Deere's $20 billion precision agriculture investment aims to transform farming through automation, digitalization, and lifecycle solutions, potentially strengthening its competitive moat over the long run. However, our analysis reveals that near-term headwinds—notably $361 million in direct tariff costs in Q1 FY26 and unresolved right-to-repair litigation—are compressing margins faster than the precision ag ramp can offset. Construction & Forestry demand is providing a temporary offset, but the core large-ag market remains weak, and the stock's P/E of 32x already prices in a stabilization that is far from assured. The pending IEEPA tariff invalidation decision could provide relief, but until we see containment of tariff costs and clarity on aftermarket risks, the risk/reward is skewed to the downside. Investors should wait for confirmation from the next quarterly filing before committing new capital.

Implication

The precision ag push supports Deere's digital transformation and could drive recurring revenue growth over 3-5 years.

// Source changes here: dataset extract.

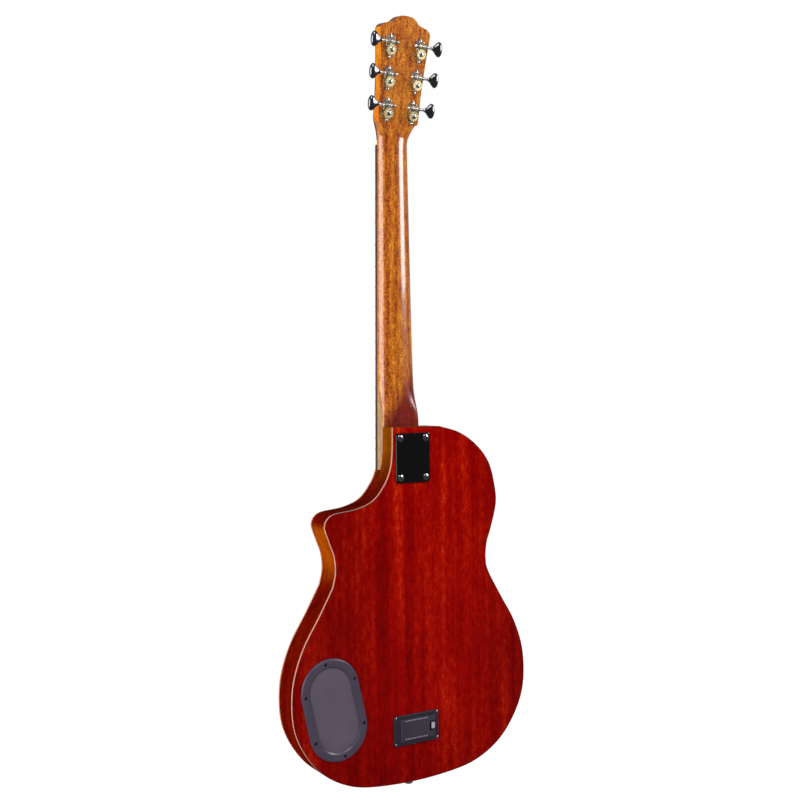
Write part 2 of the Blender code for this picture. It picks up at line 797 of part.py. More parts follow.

However, with net debt of $55.7B and interest coverage of 2.8x, the balance sheet offers thin cushion if tariff costs persist. Attractive entry point below $520 where the base-case downside is priced in.

Thesis delta

The article's bullish framing of Deere's precision ag investment does not alter our cautious stance. The report shows that near-term earnings remain hostage to tariff costs and right-to-repair expansion, and the precision ag spend is a long-term bet that won't offset 2026 margin compression. Our WAIT rating and $520 attractive entry stand.